The Cornell University Center for Advanced Computing, with partners University at Buffalo and University of California, Santa Barbara, are deploying data infrastructure building blocks (DIBBs) for multi-institutional cyberinfrastructure (CI). Our approach combines data analytics and flexible workflow management in the form of a federated cloud model capable of supporting large-scale, shared, and collaborative data analysis. This project will be metrics driven, leveraging system analytics provided by Open XDMoD and DrAFTS, to ensure effective resource utilization and optimal time to science.
This project is multi-institutional in two important ways. First, it supports 7 science use cases with researchers and their collaborators at each partner site and extends to collaborators located at other institutions. This provides access to extended research groups with common data interests and requirements without each group having to replicate critical data assets.
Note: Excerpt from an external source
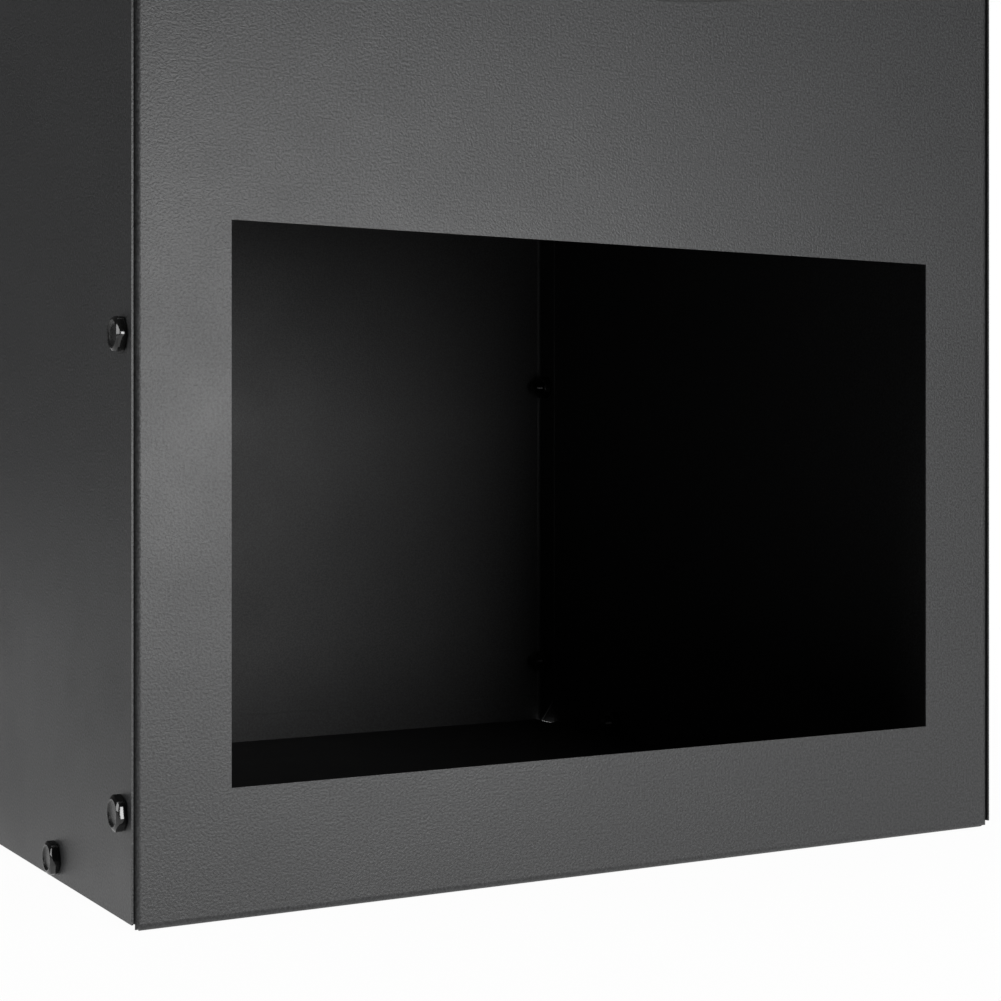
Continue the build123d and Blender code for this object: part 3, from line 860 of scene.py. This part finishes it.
class FIREPLACE_OT_seam(bpy.types.Operator):
    """Weld the seam down the back of the flue pipe"""

    bl_idname = "fireplace.seam"
    bl_label = "Weld the pipe's seam"

    def execute(self, context):
        seam = context.scene.fireplace_seam
        wall, runs = seam_runs(seam)
        work = bmesh.new()
        for start, end in runs:
            bead = weld_mesh("seam_run", seam.width, end - start, seam.ripple)
            flat = Matrix.Diagonal((2 * seam.rise / seam.width, 1, 1, 1))
            outward = Matrix.Translation((wall, 0, (start + end) / 2))
            bead.transform(Matrix.Rotation(seam.angle, 4, "Z") @ outward @ flat)
            work.from_mesh(bead)
            bpy.data.meshes.remove(bead)
        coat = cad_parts["flue_pipe"].data.materials[0]
        finished_piece("flue_pipe_seam", work, (coat,), BODY)
        return {"FINISHED"}


class FIREPLACE_OT_grate(bpy.types.Operator):
    """Paint the grate and the ash pan and add the grate's welds"""

    bl_idname = "fireplace.grate"
    bl_label = "Finish the grate"

    def execute(self, context):
        grate = context.scene.fireplace_grate
        paint = stove_paint(grate)
        for node in GRATE_NODES:
            dress_node(node, paint)
        dress_node(PAN_NODE, pan_enamel(grate))
        bead = weld_mesh("weld_bead", grate.bead_width, grate.bead_length, grate.ripple)
        work = placed_copies(bead, grate_weld_places(grate))
        bpy.data.meshes.remove(bead)
        finished_piece("grate_weld_beads", work, (paint,), GRATE)
        return {"FINISHED"}


def white_share(tree, gloss_share):
    """One for camera and transmission rays, and the gloss share for glossy ones."""
    path = add_node(tree, "ShaderNodeLightPath")
    gloss = add_node(
        tree, "ShaderNodeMath", {0: path.outputs["Is Glossy Ray"], 1: gloss_share}, operation="MULTIPLY"
    )
    seen = add_node(
        tree, "ShaderNodeMath",
        {0: path.outputs["Is Camera Ray"], 1: path.outputs["Is Transmission Ray"]}, operation="MAXIMUM",
    )
    return add_node(
        tree, "ShaderNodeMath", {0: seen.outputs["Value"], 1: gloss.outputs["Value"]}, operation="MAXIMUM"
    ).outputs["Value"]


def studio_world(stage):
    """White room to the camera, dim room light on the object."""
    world = bpy.data.worlds.new("studio")
    world.use_nodes = True
    tree = world.node_tree
    tree.nodes.clear()
    room = add_node(tree, "ShaderNodeBackground", {"Color": (1, 1, 1, 1), "Strength": stage.ambient})
    white = add_node(tree, "ShaderNodeBackground", {"Color": (1, 1, 1, 1), "Strength": 1})
    mixed = add_node(
        tree, "ShaderNodeMixShader",
        {0: white_share(tree, stage.gloss_share), 1: room.outputs[0], 2: white.outputs[0]},
    )
    add_node(tree, "ShaderNodeOutputWorld", {"Surface": mixed.outputs[0]})
    bpy.context.scene.world = world


def floor_material(stage):
    """Pale paper floor that keeps a soft shadow near the object and is white beyond."""
    material, tree = new_material("pale_studio_floor")
    place = add_node(tree, "ShaderNodeTexCoord").outputs["Object"]
    distance = add_node(tree, "ShaderNodeVectorMath", {0: place}, operation="LENGTH")
    far = add_node(
        tree, "ShaderNodeMapRange",
        {
            "Value": distance.outputs["Value"], "From Min": stage.shadow_start,
            "From Max": stage.shadow_reach, "To Min": stage.near_white_share, "To Max": 1,
        },
    )
    # Gloss shows the paper just in front of the object, where the camera's side is lit
    ahead = add_node(
        tree, "ShaderNodeVectorMath", {0: place, 1: stage.lit_paper[:]}, operation="DISTANCE"
    )
    near_gloss = add_node(
        tree, "ShaderNodeMapRange",
        {
            "Value": ahead.outputs["Value"], "From Min": stage.lit_start, "From Max": stage.lit_reach,
            "To Min": stage.floor_gloss_share, "To Max": 0,
        },
    )
    share = add_node(
        tree, "ShaderNodeMath",
        {0: white_share(tree, near_gloss.outputs["Result"]), 1: far.outputs["Result"]}, operation="MULTIPLY",
    )
    paper = add_node(tree, "ShaderNodeBsdfDiffuse", {"Color": rgba(stage.paper)})
    white = add_node(tree, "ShaderNodeEmission", {"Color": (1, 1, 1, 1), "Strength": 1})
    mixed = add_node(
        tree, "ShaderNodeMixShader", {0: share.outputs["Value"], 1: paper.outputs[0], 2: white.outputs[0]}
    )
    add_node(tree, "ShaderNodeOutputMaterial", {"Surface": mixed.outputs[0]})
    return material


def softbox(name, place, aim, width, height, power):
    """Rectangular soft lamp at a place, turned to face its aim."""
    light = bpy.data.lights.new(name, "AREA")
    light.shape = "RECTANGLE"
    light.size = width
    light.size_y = height
    light.energy = power
    lamp = bpy.data.objects.new(name, light)
    lamp.location = place
    lamp.rotation_euler = (Vector(aim) - Vector(place)).to_track_quat("-Z", "Y").to_euler()
    bpy.context.scene.collection.objects.link(lamp)


class FIREPLACE_OT_stage(bpy.types.Operator):
    """Set up the floor, the lamps and the camera"""

    bl_idname = "fireplace.stage"
    bl_label = "Set up the studio"

    def execute(self, context):
        stage = context.scene.fireplace_stage
        work = bmesh.new()
        bmesh.ops.create_grid(work, x_segments=1, y_segments=1, size=stage.floor_size / 2)
        mesh = bpy.data.meshes.new("studio_floor")
        work.to_mesh(mesh)
        work.free()
        mesh.materials.append(floor_material(stage))
        floor = bpy.data.objects.new("studio_floor", mesh)
        context.scene.collection.objects.link(floor)
        studio_world(stage)
        softbox("key", *KEY_BOX, stage.key_power)
        softbox("top", *TOP_BOX, stage.top_power)
        softbox("left", *LEFT_BOX, stage.side_power)
        softbox("right", *RIGHT_BOX, stage.side_power)
        softbox("back", *BACK_BOX, stage.back_power)
        data = bpy.data.cameras.new("camera")
        data.sensor_width = stage.sensor
        data.lens = stage.lens
        data.shift_y = stage.shift
        data.clip_start = NEAREST_SEEN
        camera = bpy.data.objects.new("camera", data)
        camera.location = (-stage.camera_side, -stage.camera_back, stage.camera_height)
        camera.rotation_euler = (math.radians(90), 0, -stage.camera_turn)
        context.scene.collection.objects.link(camera)
        context.scene.camera = camera
        context.scene.view_settings.view_transform = "Standard"
        return {"FINISHED"}


class FIREPLACE_PT_panel(bpy.types.Panel):
    """Lists the steps and their settings"""

    bl_label = "Fireplace"
    bl_idname = "FIREPLACE_PT_panel"
    bl_space_type = "VIEW_3D"
    bl_region_type = "UI"
    bl_category = "Fireplace"

    def draw(self, context):
        for step, group in STEPS:
            settings = getattr(context.scene, group)
            box = self.layout.box()
            box.operator(step.bl_idname)
            for name in settings.__annotations__:
                box.prop(settings, name)


GROUPS = {
    "fireplace_coat": CoatSettings,
    "fireplace_fastener": FastenerSettings,
    "fireplace_seam": SeamSettings,
    "fireplace_grate": GrateSettings,
    "fireplace_stage": StageSettings,
}
STEPS = (
    (FIREPLACE_OT_coat, "fireplace_coat"),
    (FIREPLACE_OT_fasteners, "fireplace_fastener"),
    (FIREPLACE_OT_seam, "fireplace_seam"),
    (FIREPLACE_OT_grate, "fireplace_grate"),
    (FIREPLACE_OT_stage, "fireplace_stage"),
)


def register():
    """Register the settings, the steps and the panel."""
    for group in GROUPS.values():
        bpy.utils.register_class(group)
    for step, _ in STEPS:
        bpy.utils.register_class(step)
    bpy.utils.register_class(FIREPLACE_PT_panel)
    for name, group in GROUPS.items():
        setattr(bpy.types.Scene, name, bpy.props.PointerProperty(type=group))


def unregister():
    """Take the panel, the steps and the settings away again."""
    for name in GROUPS:
        delattr(bpy.types.Scene, name)
    bpy.utils.unregister_class(FIREPLACE_PT_panel)
    for step, _ in reversed(STEPS):
        bpy.utils.unregister_class(step)
    for group in reversed(GROUPS.values()):
        bpy.utils.unregister_class(group)


def main():
    """Run every step in order."""
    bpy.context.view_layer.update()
    register()
    bpy.ops.fireplace.coat()
    bpy.ops.fireplace.fasteners()
    bpy.ops.fireplace.seam()
    bpy.ops.fireplace.grate()
    bpy.ops.fireplace.stage()


if __name__ == "__main__":
    main()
Second, our cloud federation model enables the project’s storage assets to be shared among the three partner institutions, providing their researchers and collaborators elasticity that may not be financially or logistically possible at each individual site, particularly as the number of researchers requiring large scale data analysis grows.
An important goal of this project is to demonstrate a new model of cloud federation that is a sustainable and effective way for institutions to augment campus CI for collaborative data analysis. This model includes a common allocation and accounting mechanism, providing a transparent resource exchange mechanism between partner institutions.